The third layer is the vPIXEL segment that many people have not understood. If you earn coins from the game and want to withdraw, you have two choices: directly withdraw PIXEL to your wallet and pay a fee, which will be distributed to stakers; or convert to vPIXEL with no fee, but vPIXEL cannot be listed on exchanges and can only be used for in-game purchases or further staking. In short, this is a design for diversion. Those who just want to quickly cash out choose the former and honestly pay the fees, while those who genuinely want to continue playing in the game choose the latter, saving on fees and using vPIXEL to buy items or participate in events. Both types of people go their own ways without stepping on each other.

I did a simple calculation. If you are a high-frequency player, withdrawing two or three times a week, with each withdrawal costing a few hundred in fees, your returns over a year could be wiped out. If you switch to vPIXEL, the saved fees can be used for staking reinvestment or buying game items, resulting in higher actual returns. This mechanism is not preventing you from withdrawing; it is providing you with a more suitable option for long-term players.

The fourth layer of logic is RORS, which stands for Return on Reward Spend.

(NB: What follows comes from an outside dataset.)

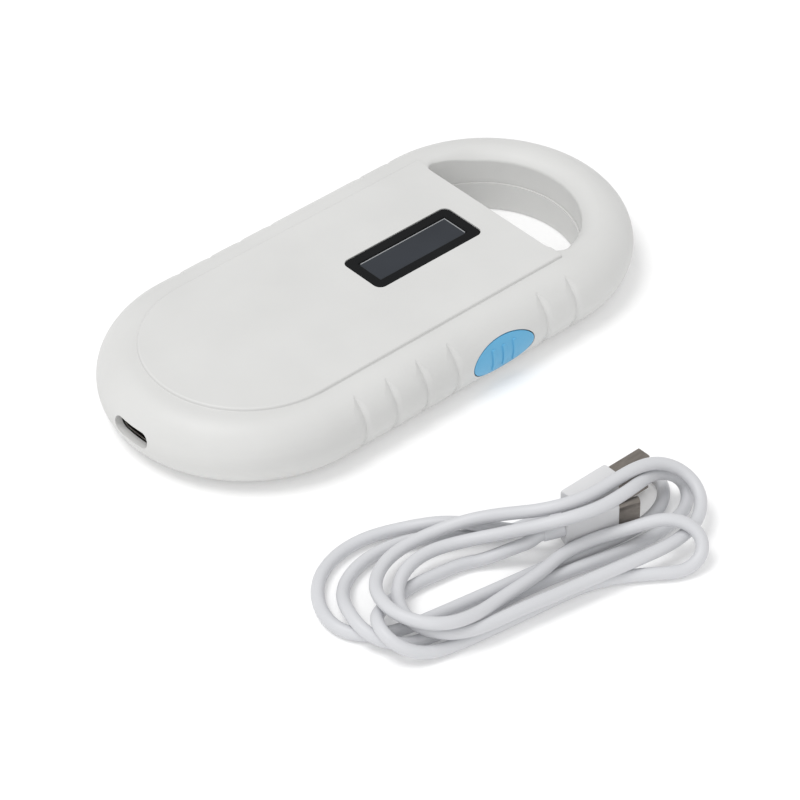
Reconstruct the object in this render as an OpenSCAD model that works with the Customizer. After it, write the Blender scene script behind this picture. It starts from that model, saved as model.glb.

This concept is actually borrowed from advertising platforms, meaning that for every dollar spent incentivizing users, can it generate more than a dollar in revenue? The data disclosed by the Pixels team indicates that the overall RORS is currently around 0.8, with a goal of raising it above 1. If this goal is achieved, it means that every PIXEL issued as an incentive corresponds to more than one token's worth of actual income backflow. At this point, additional issuance is no longer dilution, but investment. As the total supply of tokens increases, the overall value of the ecosystem also expands simultaneously. This metric is rarely seen in blockchain game whitepapers because it requires the project team to have the courage to expose real financial efficiency.

Of course, when you break these things down, each item is not considered a disruptive innovation. Competition among game pools is somewhat similar to liquidity mining games in DeFi, vPIXEL is akin to certain binding coupons in some games, and RORS is certainly not a new concept. However, assembling them into an economic system for a blockchain game, where each module corresponds to a specific issue—token inflation relies on in-game consumption and fee backflow for hedging, large holder sell pressure is locked in by land bonuses, and user stratification relies on vPIXEL for diversion—this puzzle is indeed more complete than most projects.

Currently, the biggest variable is the speed at which external games are integrated. If there are only two or three of Pixels' own games turning in the pool for a long time, the value ceiling of this mechanism will be very obvious. However, if dozens of studios gradually integrate, and each game uses PIXEL for reward settlement, then the demand for staking will no longer be an endogenous cycle, but rather a real consumption driven by external demand. This transition requires time and the team's business capabilities.

I recently added PIXEL back to my watchlist not because I think it will spike immediately, but because this mechanism is worth continuous observation. You may not hold any positions, but the Stacked panel suggests occasionally checking it out—look at the changes in staking amounts, yield fluctuations, and the number of new games. This data is more honest than any signal.

The projects that have fallen in this blockchain game track could fill a hard drive, but those that survive may really be changing the rules bit by bit. Whether PIXEL is one of them, let the data speak.